◆ Task details
In the listing below, find the line that contains "hide_parts(node)" and the line that contains "return [(g[0] +". Quote both and every line between them, exactly, and nothing more.

○ ○ ○

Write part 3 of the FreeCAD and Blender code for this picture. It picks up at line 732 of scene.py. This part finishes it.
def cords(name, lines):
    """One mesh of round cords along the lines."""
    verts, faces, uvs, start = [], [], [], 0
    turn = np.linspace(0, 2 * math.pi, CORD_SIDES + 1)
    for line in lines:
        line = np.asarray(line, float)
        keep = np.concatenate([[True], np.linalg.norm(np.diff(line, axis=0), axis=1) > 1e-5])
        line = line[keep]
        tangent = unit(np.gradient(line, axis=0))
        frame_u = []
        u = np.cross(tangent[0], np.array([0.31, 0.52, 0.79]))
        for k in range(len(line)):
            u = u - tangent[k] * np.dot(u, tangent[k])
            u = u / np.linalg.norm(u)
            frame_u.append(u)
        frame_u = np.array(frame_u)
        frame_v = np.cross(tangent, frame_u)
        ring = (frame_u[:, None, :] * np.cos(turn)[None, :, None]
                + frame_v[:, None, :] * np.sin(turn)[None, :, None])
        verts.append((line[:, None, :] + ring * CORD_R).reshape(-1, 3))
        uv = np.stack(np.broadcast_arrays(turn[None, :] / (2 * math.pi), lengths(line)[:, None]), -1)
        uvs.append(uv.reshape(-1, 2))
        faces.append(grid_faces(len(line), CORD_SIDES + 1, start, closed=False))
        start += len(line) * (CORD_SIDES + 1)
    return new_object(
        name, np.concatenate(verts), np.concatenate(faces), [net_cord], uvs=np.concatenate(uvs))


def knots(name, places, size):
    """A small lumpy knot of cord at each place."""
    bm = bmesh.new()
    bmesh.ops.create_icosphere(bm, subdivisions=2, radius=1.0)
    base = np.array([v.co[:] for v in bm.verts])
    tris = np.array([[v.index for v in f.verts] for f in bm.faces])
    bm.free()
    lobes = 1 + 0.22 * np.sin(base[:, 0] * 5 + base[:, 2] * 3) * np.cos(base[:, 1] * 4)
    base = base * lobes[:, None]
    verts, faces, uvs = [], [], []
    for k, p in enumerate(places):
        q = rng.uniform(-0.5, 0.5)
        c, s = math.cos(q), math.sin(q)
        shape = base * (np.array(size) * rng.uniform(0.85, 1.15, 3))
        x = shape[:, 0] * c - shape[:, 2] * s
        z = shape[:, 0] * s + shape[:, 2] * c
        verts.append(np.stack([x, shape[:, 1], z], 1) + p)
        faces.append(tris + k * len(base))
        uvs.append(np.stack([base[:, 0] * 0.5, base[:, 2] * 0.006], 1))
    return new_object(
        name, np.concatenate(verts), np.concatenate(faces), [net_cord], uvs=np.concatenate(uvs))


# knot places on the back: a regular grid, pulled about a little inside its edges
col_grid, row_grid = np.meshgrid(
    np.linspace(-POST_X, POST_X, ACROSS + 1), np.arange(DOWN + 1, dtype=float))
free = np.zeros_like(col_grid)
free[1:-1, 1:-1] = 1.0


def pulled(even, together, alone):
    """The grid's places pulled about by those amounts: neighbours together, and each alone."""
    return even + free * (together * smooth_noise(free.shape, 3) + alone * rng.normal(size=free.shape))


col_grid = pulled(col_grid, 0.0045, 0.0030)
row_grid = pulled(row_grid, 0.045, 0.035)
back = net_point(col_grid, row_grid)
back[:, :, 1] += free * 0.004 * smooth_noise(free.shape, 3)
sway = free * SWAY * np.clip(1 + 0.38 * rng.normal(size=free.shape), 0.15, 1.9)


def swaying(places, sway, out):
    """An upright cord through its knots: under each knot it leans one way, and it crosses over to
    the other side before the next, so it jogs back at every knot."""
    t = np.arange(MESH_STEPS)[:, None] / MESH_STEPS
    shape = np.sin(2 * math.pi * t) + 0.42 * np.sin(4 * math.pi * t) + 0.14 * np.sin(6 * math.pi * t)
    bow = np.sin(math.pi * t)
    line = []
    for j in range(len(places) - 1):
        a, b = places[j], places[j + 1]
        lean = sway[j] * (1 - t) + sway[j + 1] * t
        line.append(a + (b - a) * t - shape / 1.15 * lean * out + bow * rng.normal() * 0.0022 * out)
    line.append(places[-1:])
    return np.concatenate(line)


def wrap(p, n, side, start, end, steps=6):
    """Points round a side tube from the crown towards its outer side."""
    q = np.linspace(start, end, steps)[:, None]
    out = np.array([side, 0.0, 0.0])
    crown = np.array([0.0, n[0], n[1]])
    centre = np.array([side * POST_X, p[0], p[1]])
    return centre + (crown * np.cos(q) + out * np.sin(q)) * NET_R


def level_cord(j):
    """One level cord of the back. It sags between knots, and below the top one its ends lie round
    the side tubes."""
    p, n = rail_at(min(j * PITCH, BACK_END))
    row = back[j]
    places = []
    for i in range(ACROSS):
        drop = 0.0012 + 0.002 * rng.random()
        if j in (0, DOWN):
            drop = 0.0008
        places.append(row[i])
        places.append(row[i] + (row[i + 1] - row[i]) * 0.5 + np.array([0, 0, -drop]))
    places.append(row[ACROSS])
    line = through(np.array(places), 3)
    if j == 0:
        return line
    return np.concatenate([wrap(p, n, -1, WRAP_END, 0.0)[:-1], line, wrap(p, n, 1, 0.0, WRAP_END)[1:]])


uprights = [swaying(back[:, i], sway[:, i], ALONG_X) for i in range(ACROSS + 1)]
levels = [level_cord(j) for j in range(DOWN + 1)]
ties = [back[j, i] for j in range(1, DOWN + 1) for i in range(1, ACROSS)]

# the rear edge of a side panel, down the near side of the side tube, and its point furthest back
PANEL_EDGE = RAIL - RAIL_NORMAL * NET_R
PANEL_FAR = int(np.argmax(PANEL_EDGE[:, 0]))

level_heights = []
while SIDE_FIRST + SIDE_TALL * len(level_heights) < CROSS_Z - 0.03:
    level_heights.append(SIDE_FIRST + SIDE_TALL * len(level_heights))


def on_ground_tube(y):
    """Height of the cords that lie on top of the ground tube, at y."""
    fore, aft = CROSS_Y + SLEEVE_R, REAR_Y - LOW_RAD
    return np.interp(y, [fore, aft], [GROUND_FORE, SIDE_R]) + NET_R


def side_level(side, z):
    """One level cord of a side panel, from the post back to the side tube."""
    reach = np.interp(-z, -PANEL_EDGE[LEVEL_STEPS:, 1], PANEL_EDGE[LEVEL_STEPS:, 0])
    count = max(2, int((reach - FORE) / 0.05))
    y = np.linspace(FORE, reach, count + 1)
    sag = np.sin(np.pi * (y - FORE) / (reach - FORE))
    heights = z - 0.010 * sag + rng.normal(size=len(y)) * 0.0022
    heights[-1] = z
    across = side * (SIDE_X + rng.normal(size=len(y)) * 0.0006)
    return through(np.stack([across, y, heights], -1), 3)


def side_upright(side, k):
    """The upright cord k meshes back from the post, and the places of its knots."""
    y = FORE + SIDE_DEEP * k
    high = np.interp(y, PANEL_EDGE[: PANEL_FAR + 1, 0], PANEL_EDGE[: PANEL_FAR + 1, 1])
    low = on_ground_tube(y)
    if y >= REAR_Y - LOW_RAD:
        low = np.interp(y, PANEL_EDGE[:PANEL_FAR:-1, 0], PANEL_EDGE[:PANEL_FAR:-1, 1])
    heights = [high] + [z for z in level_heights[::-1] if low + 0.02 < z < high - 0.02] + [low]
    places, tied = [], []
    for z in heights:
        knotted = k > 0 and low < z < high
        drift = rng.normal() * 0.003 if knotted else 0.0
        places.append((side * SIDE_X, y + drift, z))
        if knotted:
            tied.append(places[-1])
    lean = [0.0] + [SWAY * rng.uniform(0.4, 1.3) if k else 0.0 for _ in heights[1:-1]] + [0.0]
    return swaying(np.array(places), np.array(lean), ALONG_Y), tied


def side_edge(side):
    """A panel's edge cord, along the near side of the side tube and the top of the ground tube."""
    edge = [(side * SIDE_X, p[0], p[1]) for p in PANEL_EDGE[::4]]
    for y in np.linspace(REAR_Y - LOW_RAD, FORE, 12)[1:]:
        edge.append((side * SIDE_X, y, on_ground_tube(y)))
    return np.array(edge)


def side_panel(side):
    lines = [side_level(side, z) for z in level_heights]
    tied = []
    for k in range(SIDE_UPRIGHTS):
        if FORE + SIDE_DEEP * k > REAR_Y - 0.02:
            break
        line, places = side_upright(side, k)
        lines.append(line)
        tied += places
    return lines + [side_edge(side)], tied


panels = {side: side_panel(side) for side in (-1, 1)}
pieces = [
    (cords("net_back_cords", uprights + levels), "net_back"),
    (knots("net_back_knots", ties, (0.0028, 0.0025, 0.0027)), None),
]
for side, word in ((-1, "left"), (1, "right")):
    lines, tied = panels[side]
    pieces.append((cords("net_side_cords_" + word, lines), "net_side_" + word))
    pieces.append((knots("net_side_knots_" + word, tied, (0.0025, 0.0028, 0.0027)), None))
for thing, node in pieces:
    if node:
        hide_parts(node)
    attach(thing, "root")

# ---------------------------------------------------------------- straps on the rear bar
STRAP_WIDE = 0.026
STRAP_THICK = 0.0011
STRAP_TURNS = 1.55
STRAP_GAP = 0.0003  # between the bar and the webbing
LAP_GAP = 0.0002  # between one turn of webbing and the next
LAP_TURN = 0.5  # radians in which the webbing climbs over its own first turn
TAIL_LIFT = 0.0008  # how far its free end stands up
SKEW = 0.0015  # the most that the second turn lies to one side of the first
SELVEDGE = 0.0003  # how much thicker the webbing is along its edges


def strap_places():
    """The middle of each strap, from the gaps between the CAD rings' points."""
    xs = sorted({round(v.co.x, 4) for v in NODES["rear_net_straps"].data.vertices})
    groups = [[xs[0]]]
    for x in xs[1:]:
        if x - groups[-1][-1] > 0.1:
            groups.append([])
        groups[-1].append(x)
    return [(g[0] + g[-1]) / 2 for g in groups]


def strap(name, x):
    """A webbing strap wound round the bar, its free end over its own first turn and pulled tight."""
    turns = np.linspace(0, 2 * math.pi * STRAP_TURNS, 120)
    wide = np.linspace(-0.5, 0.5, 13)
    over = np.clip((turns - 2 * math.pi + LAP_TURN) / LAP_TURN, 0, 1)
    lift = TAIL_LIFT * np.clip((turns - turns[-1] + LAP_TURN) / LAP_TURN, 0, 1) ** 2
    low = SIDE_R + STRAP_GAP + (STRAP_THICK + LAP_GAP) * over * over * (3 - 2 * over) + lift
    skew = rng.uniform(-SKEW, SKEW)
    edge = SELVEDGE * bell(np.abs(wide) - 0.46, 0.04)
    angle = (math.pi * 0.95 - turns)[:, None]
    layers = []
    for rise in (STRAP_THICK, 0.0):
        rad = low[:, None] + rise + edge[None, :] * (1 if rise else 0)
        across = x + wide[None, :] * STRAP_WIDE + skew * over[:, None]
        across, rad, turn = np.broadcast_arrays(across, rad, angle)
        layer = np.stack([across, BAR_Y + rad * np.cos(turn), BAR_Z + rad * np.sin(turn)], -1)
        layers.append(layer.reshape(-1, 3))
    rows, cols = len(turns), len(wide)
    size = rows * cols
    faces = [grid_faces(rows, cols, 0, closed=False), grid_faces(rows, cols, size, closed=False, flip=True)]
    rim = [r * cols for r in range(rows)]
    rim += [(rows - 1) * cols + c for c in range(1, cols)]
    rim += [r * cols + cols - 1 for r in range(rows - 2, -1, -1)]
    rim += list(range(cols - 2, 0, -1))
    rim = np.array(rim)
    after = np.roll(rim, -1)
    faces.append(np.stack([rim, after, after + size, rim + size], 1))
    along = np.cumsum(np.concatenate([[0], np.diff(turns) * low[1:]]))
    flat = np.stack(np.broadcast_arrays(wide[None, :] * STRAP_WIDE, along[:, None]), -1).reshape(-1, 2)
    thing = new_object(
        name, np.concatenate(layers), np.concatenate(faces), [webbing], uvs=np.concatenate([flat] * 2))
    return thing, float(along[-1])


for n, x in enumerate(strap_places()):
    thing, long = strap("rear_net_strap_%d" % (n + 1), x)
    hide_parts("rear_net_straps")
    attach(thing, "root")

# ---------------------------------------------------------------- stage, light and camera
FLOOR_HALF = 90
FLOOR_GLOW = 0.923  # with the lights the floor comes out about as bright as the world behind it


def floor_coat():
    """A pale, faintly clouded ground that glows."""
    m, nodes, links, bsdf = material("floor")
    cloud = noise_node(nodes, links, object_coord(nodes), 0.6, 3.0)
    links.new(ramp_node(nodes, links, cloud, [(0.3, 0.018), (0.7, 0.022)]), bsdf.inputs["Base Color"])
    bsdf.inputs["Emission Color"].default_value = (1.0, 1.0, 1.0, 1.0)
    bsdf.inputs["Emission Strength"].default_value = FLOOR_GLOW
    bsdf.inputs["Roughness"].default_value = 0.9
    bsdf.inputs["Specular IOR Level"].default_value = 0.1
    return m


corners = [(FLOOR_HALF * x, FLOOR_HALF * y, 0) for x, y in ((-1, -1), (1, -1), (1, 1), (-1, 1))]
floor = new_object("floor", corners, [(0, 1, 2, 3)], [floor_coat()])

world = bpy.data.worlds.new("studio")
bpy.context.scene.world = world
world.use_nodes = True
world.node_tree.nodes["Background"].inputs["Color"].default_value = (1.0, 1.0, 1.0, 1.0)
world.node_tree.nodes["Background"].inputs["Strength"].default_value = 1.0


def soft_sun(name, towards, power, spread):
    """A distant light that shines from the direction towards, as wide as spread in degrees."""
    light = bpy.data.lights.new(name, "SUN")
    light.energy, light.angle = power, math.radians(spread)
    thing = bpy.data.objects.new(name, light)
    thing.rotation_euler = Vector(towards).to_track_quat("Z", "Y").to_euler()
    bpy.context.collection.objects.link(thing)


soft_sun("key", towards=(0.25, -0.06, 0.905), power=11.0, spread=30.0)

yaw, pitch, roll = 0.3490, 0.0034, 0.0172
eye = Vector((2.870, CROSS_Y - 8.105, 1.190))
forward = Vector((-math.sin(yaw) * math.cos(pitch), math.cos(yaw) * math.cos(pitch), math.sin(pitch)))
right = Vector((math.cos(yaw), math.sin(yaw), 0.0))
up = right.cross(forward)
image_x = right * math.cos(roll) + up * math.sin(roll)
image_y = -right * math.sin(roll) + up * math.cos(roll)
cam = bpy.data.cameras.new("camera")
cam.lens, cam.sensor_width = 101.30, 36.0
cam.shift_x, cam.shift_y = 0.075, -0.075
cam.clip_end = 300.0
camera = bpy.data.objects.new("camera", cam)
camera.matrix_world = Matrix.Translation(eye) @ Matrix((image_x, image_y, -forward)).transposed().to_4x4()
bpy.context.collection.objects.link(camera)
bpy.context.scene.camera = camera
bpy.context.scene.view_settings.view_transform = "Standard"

○ ○ ○

◆ Written solution
        hide_parts(node)
    attach(thing, "root")

# ---------------------------------------------------------------- straps on the rear bar
STRAP_WIDE = 0.026
STRAP_THICK = 0.0011
STRAP_TURNS = 1.55
STRAP_GAP = 0.0003  # between the bar and the webbing
LAP_GAP = 0.0002  # between one turn of webbing and the next
LAP_TURN = 0.5  # radians in which the webbing climbs over its own first turn
TAIL_LIFT = 0.0008  # how far its free end stands up
SKEW = 0.0015  # the most that the second turn lies to one side of the first
SELVEDGE = 0.0003  # how much thicker the webbing is along its edges


def strap_places():
    """The middle of each strap, from the gaps between the CAD rings' points."""
    xs = sorted({round(v.co.x, 4) for v in NODES["rear_net_straps"].data.vertices})
    groups = [[xs[0]]]
    for x in xs[1:]:
        if x - groups[-1][-1] > 0.1:
            groups.append([])
        groups[-1].append(x)
    return [(g[0] + g[-1]) / 2 for g in groups]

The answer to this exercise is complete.